Many Members believe that this debate is of paramount importance, because we fear the consequences of arming the rebels. There are no easy answers in regard to the bitter and bloody civil war in Syria—atrocities are being committed by both sides—but I and others would caution against the UK getting more closely involved from a military point of view. If humanitarian concerns are uppermost in people’s minds, which I do not doubt for a moment, it beggars belief that anyone could suggest that pouring more arms into the conflict would not add to the violence and suffering. The United Nations Secretary-General was absolutely right to say that there could be no military solution to the conflict. That is why putting more arms into the conflict would not be helpful.
Could we be sure, if we were to arm the rebels against Assad and Hezbollah, that we would not be supporting al-Qaeda or creating a Shi’a-Sunni cross-border conflict, and that we would not be supporting a proxy war between Russia and the west? Is it worth the risk?

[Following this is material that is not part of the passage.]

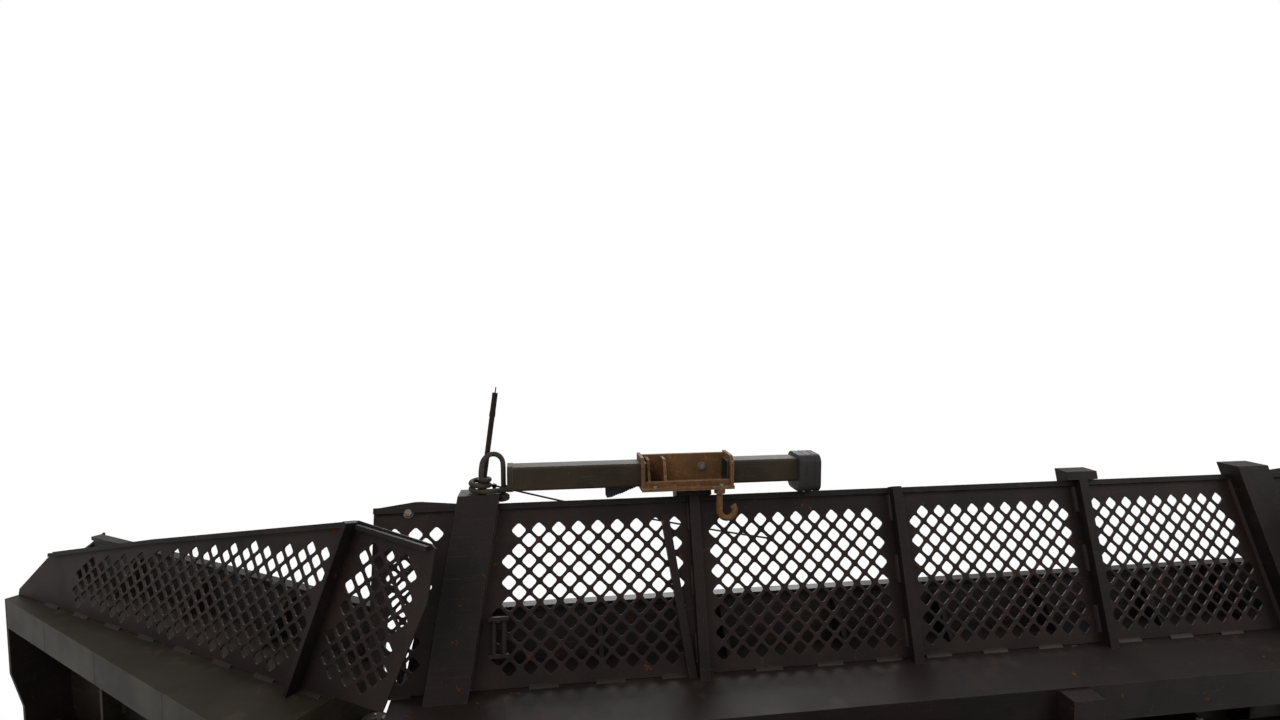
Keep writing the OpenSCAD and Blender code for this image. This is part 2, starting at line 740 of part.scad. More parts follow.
// Stiffener on a wing guard's rear, and the rim bars along its top edges
module wing_stiffener(side) {
    bar = [12, 38];
    rim = [10, 16];
    inset = 7;
    slant = (peak() - [foot_x, 0]) / peak_high;
    color(steel_dark) above_shelf() on_wing(side) on_wing_guard() {
        plane_bar([foot_x, 0] - slant * bar[1], peak() + [1, -2], bar[0], bar[1]);
        plane_bar(peak() + [12, -inset - 3], [wing_length - 636, 260 - inset], rim[0], rim[1]);
        plane_bar([wing_length - 636, 260 - inset], [wing_length - 158, 154 - inset], rim[0], rim[1]);
        plane_bar([-flap_reach + 14, peak_high - 24 - inset], peak() + [-12, -inset - 5], rim[0], rim[1]);
    }
}

// Wing pieces behind and below the guard, in the wing's own frame: the shelf gets narrower towards the tip
wing_rib_places = [430, 800, 1130];
wing_inner = 55;
function shelf_back(x) = guard_foot_t - shelf_depth
    + (shelf_depth - tip_depth) * (x - wing_inner) / (wing_length - wing_inner);

module wing_mouldboard(side) {
    color(steel_dark) on_wing(side) difference() {
        translate([0, -hinge_y, 0]) mouldboard(0, wing_length - end_plate_t);
        mirror([1, 0, 0]) translate([-swing_gap, 0, 0]) mitre_cut(mitre);
    }
}

module wing_edge(side) {
    color(steel_brown) on_wing(side) difference() {
        translate([0, -hinge_y, 0]) toothed_edge(0, wing_length - end_plate_t);
        mirror([1, 0, 0]) translate([-swing_gap, 0, 0]) mitre_cut(mitre);
    }
}

// Beam under a wing's shelf, narrower towards the tip, and the skin from it to the mouldboard
module wing_shelf() {
    skin = 8;
    tip = wing_length - end_plate_t;
    translate([0, 0, shelf_z - beam_high]) linear_extrude(beam_high) polygon([
        [wing_inner, shelf_back(wing_inner)], [tip, shelf_back(tip)],
        [tip, guard_foot_t], [wing_inner, guard_foot_t]
    ]);
    across(wing_inner, tip) difference() {
        translate([guard_foot_t - 2, shelf_z - skin]) square([252 - guard_foot_t, skin]);
        mould_back();
    }
}

// Circle of the mouldboard's rear with the seat's gap, in the wing's own side view
module mould_back() {
    translate([belly_y - hinge_y + mould_r, belly_z]) circle(r = mould_r + mould_t + seat_gap, $fn = 180);
}

// Outline of a wing's rib at a distance from the hinge
module wing_rib_profile(x) {
    waist = -20;
    difference() {
        polygon([
            [shelf_back(x), shelf_z - beam_high], [shelf_back(x), shelf_z], [20, shelf_z],
            [face_y(lip_z) - hinge_y - 50, lip_z - 20], [350, lip_z - 20], [350, mould_foot_z + 10],
            [face_y(mould_foot_z) - hinge_y - 50, mould_foot_z + 10], [waist, -380],
            [waist - 70, -250], [waist - 70, -130], [waist, -40], [waist, 150], [-110, shelf_z - beam_high]
        ]);
        mould_back();
    }
}

module wing_frame(side) {
    lower = [-90, -250, 90, 120];
    color(steel_dark) on_wing(side) {
        across(wing_inner, wing_length - end_plate_t)
            translate([lower[0], lower[1]]) square([lower[2], lower[3]]);
        difference() {
            union() {
                wing_shelf();
                across(wing_inner, wing_inner + end_plate_t) wing_rib_profile(wing_inner);
            }
            mirror([1, 0, 0]) translate([-swing_gap, 0, 0]) mitre_cut(mitre);
        }
        for (x = wing_rib_places) across(x - rib_t / 2, x + rib_t / 2) wing_rib_profile(x);
        for (z = hinge_levels) translate([0, 0, z])
            hinge_lug(wing_inner + 1, wing_lug_t, hinge_pin_d + 2 * fit);
        translate([wing_lever[0], wing_lever[1], wing_cyl_z])
            rotate([0, 90, 0]) rotate([90, 0, 0]) lug_x(-wing_lever[1] + 30, false);
    }
}

// Flat plate at the tip, from the mouldboard's face to the shelf's rear
module wing_end_plate(side) {
    color(steel_dark) on_wing(side) across(wing_length - end_plate_t, wing_length)
        polygon([
            [shelf_back(wing_length), shelf_z - 240], [shelf_back(wing_length), shelf_z], [guard_foot_t, shelf_z],
            [120, lip_z - 20], [face_y(lip_z) - hinge_y + 20, lip_z + 10],
            [face_y(0) - hinge_y + 30, 0], [face_y(-400) - hinge_y + 5, mould_foot_z + 40],
            [-40, mould_foot_z + 40], [-90, -250], [-90, -40]
        ]);
}

tube_y = guard_top[0] - 16;
tube_left = tube_gap - hinge_post[0];
saddle_x = -post_x - 21;
// Collars at the saddle's ends, and how far the tube reaches into them
collar_t = 8;
tube_in = 14;

// Square tube of the accessory beam in two lengths that end in the saddle, its left cap and its end block
module cross_beam() {
    wall = 4;
    cap = 14;
    block = [56, 88, 94];
    block_drop = 9;
    tube_end = tube_left + tube_length - block[0];
    cuts = [
        [tube_left + cap, saddle_x - saddle_length / 2 + tube_in],
        [saddle_x + saddle_length / 2 - tube_in, tube_end]
    ];
    color(olive_brown) translate([0, tube_y, tube_z]) rotate([90, 0, 90]) {
        for (c = cuts) translate([0, 0, c[0]]) linear_extrude(c[1] - c[0]) difference() {
            rounded(tube_size, tube_size, 7);
            rounded(tube_size - 2 * wall, tube_size - 2 * wall, 4);
        }
        translate([0, 0, tube_left]) linear_extrude(cap) rounded(tube_size + 4, tube_size + 4, 12);
    }
    color(rubber_black) translate([tube_end, tube_y, tube_z - block_drop]) rotate([90, 0, 90])
        linear_extrude(block[0]) rounded(block[1], block[2], 20);
}

// Rectangle with round corners, centred
module rounded(wide, high, r) {
    square([wide - 2 * r, high], center = true);
    square([wide, high - 2 * r], center = true);
    for (x = [-1, 1], y = [-1, 1]) translate([x * (wide / 2 - r), y * (high / 2 - r)]) circle(r = r);
}

// Open saddle between the tube's two lengths: base, high front wall, low rear lip, collars and partitions
module saddle_bracket() {
    deep = tube_size + 44;
    inner = tube_size / 2 + 1;
    lip = 22;
    half = saddle_length / 2;
    partitions = [18, 60];
    plate = 6;
    color(rust) translate([saddle_x, tube_y, saddle_z]) {
        translate([-half, -deep / 2, 0]) cube([saddle_length, deep, saddle_t]);
        translate([-half, inner, 0]) cube([saddle_length, saddle_t, saddle_high]);
        translate([-half, -inner - saddle_t, 0]) cube([saddle_length, saddle_t, lip]);
        for (x = [-half, half - collar_t]) across(x, x + collar_t) difference() {
            polygon([
                [-inner - 13, saddle_t - 1], [inner + 13, saddle_t - 1], [inner + 13, saddle_high + 4],
                [-inner + 4, saddle_high + 4], [-inner - 13, saddle_high - 14]
            ]);
            translate([0, saddle_t + tube_size / 2])
                rounded(tube_size + 2 * seat_gap, tube_size + 2 * seat_gap, 7 + seat_gap);
        }
        for (p = partitions) across(p - half, p - half + plate)
            polygon([
                [-inner - 1, saddle_t - 1], [inner + 1, saddle_t - 1], [inner + 1, saddle_high - 4],
                [-inner / 3, saddle_high - 4], [-inner - 1, lip]
            ]);
    }
}

// Hook that hangs from the saddle's base behind the guard
module tow_hook() {
    bar = 16;
    reach = 20;
    drop = 58;
    color(rust) translate([saddle_x + saddle_length / 2 - 36, tube_y - tube_size / 2 - 8, saddle_z]) {
        translate([0, 0, -drop]) cylinder(d = bar, h = drop);
        translate([reach, 0, -drop]) rotate([90, 0, 0]) rotate([0, 0, 180])
            rotate_extrude(angle = 215) translate([reach, 0]) circle(d = bar);
        translate([0, 0, -12]) cylinder(d = bar + 12, h = 12);
    }
}

// Marker rod with its socket, on the left hinge post
rod_x = -hinge_post[0] - 40;
rod_y = guard_top[0] - 8;
module marker_rod() {
    rod_d = 13;
    wire_d = 3;
    tilt = 8;
    color(steel_brown) translate([rod_x, rod_y, post_top]) {
        cylinder(d = 22, h = 34);
        rotate([0, tilt, 0]) translate([0, 0, 20]) {
            cylinder(d = rod_d, h = rod_high - 80);
            translate([0, 0, rod_high - 80]) cylinder(d = wire_d, h = 60);
        }
    }
}

// Rope on the left hinge post: turns round the rod's socket, and a loop from them down to the guard's edge
module hose_loops() {
    $fn = 30;
    rope_d = 13;
    leg_d = rope_d + 0.8;
    turn_r = 22;
    turns = 3;
    loop_top = 70;
    step = rope_d + seat_gap;
    foot = guard_top[1] - post_top + (guard_t + guard_rail[1]) * sin(guard_lean) + seat_gap;
    from = [-2, -turn_r];
    to = [-hinge_post[0] + 12 - rod_x, 0];
    d = to - from;
    color(rubber_black) translate([rod_x, rod_y, post_top]) {
        for (k = [0 : turns - 1]) translate([-4, 0, rope_d / 2 + seat_gap + k * step])
            rotate_extrude() translate([turn_r, 0]) circle(d = rope_d);
        translate([to[0], to[1], foot]) cylinder(d = leg_d, h = loop_top - foot + 1);
        translate([from[0], from[1], turns * step + seat_gap])
            cylinder(d = leg_d, h = loop_top - turns * step - seat_gap + 1);
        translate([(from[0] + to[0]) / 2, (from[1] + to[1]) / 2, loop_top]) rotate([90, 0, atan2(d[1], d[0])])
            rotate_extrude(angle = 180) translate([norm(d) / 2, 0]) circle(d = rope_d);
    }
}

// Tie wire in front of the guard, from a staple on the left hinge post to a clip on a web between the holes
module tie_wire() {
    wire_d = 4;
    clip = [12, 14];
    grip = clip[1] - 3;
    staple = [-hinge_post[0] - 12, guard_top[0] + 16];
    from = [staple[0], staple[1], post_top + grip];
    web = [-(post_x + bay_gap) / 2 - 1.5 * mesh_pitch, guard_high / 2 + 2 * mesh_pitch];
    to = [web[0], guard_y + web[1] * sin(guard_lean) + grip * cos(guard_lean),
        shelf_z + web[1] * cos(guard_lean) - grip * sin(guard_lean)];
    d = to - from;
    color(steel_brown) {
        translate([staple[0], staple[1], post_top]) cylinder(d = clip[0], h = clip[1]);
        translate(from) rotate([0, 0, atan2(d[1], d[0])]) rotate([0, acos(d[2] / norm(d)), 0])
            cylinder(d = wire_d, h = norm(d));
        on_guard() translate([web[0], web[1], -clip[1]]) cylinder(d = clip[0], h = clip[1]);
    }
}

// Torn flap of rubber under the tube
module rubber_flap() {
    thick = 5;
    color(rubber_black) translate([saddle_x - 206, tube_y + 4, tube_z - tube_size / 2]) rotate([90, 0, 0])
        linear_extrude(thick)
            polygon([[0, 0], [0, -18], [18, -31], [34, -20], [48, -28], [74, -18], [78, 0]]);
}

mounting_plate();
lift_frame();
on_side("left") lift_barrel();  // lift_barrel_left
on_side("right") lift_barrel();  // lift_barrel_right
on_side("left") lift_ram();  // lift_rod_left
on_side("right") lift_ram();  // lift_rod_right
swing_head();
on_side("left") angle_barrel();  // angle_barrel_left
on_side("right") angle_barrel();  // angle_barrel_right
on_side("left") angle_ram();  // angle_rod_left
on_side("right") angle_ram();  // angle_rod_right
tilt_barrel();
tilt_ram();  // tilt_rod
centre_mouldboard();
centre_edge();
centre_frame();
centre_guard();
guard_posts();
wing_pins();
cross_beam();
saddle_bracket();
tow_hook();
marker_rod();
hose_loops();
tie_wire();
rubber_flap();
wing_mouldboard("left");  // wing_mouldboard_left
wing_mouldboard("right");  // wing_mouldboard_right
wing_edge("left");  // wing_edge_left
wing_edge("right");  // wing_edge_right
wing_frame("left");  // wing_frame_left
wing_frame("right");  // wing_frame_right
wing_guard("left");  // wing_guard_left
wing_guard("right");  // wing_guard_right
wing_stiffener("left");  // wing_stiffener_left
wing_stiffener("right");  // wing_stiffener_right
wing_end_plate("left");  // wing_end_plate_left
wing_end_plate("right");  // wing_end_plate_right
on_side("left") wing_barrel();  // wing_barrel_left
on_side("right") wing_barrel();  // wing_barrel_right
on_side("left") wing_ram();  // wing_rod_left
on_side("right") wing_ram();  // wing_rod_right
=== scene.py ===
"""Looks of a slope groomer's front snow blade: guards, welds, fasteners, cylinder fittings, worn finishes.

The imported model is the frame. Every length below is in millimetres in the frame's own axes, and the
mesh code turns it to metres: X to the right, Y forwards in the working direction, Z up.
"""

import json
import logging
from collections.abc import Callable
from dataclasses import dataclass
from enum import Enum
from functools import partial

import bmesh
import bpy
import numpy as np
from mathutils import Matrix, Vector
from mathutils.geometry import delaunay_2d_cdt

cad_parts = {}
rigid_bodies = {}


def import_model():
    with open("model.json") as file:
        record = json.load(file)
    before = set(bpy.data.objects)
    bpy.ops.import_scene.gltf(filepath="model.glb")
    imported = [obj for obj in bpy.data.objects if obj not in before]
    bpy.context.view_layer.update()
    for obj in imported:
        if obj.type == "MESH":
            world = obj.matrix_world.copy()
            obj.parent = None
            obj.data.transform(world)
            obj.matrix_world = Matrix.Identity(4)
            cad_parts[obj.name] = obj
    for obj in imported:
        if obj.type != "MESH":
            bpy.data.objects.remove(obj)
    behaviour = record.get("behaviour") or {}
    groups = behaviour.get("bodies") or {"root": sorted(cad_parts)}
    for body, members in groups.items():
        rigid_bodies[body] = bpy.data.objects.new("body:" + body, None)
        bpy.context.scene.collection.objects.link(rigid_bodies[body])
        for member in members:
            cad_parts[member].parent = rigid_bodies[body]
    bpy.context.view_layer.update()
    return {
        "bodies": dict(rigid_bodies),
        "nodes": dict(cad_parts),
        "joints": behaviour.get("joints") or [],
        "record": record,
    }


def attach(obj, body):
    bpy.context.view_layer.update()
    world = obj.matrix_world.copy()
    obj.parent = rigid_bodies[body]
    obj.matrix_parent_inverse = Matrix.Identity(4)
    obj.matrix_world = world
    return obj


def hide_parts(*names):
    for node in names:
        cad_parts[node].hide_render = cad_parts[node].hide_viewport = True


MM = 0.001
MERGE_M = 1e-7
SHARP_DEGREES = 40.0
LOG = logging.getLogger("blade")

Array = np.ndarray
Point = tuple[float, float, float]
Surface = tuple[Array, Array]
Tree = bpy.types.NodeTree
Socket = bpy.types.NodeSocket
Node = bpy.types.Node
Adder = Callable[..., Node]

USUAL = {"MapRange": {"interpolation_type": "SMOOTHSTEP"}, "Mix": {"data_type": "RGBA"}}
PLUS, MINUS, TIMES = ({"operation": name} for name in ("ADD", "SUBTRACT", "MULTIPLY"))


# Plain tools: colours, nodes, placements


def linear(code: str) -> tuple[float, float, float, float]:
    """Turn an sRGB hex colour, such as "2a201e", to linear red, green, blue and an alpha of 1."""
    c = np.array([int(code[i : i + 2], 16) for i in (0, 2, 4)]) / 255.0
    c = np.where(c <= 0.04045, c / 12.92, ((c + 0.055) / 1.055) ** 2.4)
    return (float(c[0]), float(c[1]), float(c[2]), 1.0)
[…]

My hon. Friend makes a valid point. One of the problems with this conflict is that there are extremists on both sides. On the rebel side, for example, we know that al-Nusra has close links with jihadist and extremist groups including al-Qaeda. The Government have not been able to answer the question about how they would track and trace weapons to ensure that they did not fall into the wrong hands. We need to remember that in that part of the world weapons are tradable assets. Very little escapes the bazaar. Given that the situation on the ground is fast moving and fluid, it would be nigh-on impossible to ensure that such arms did not fall into the wrong hands.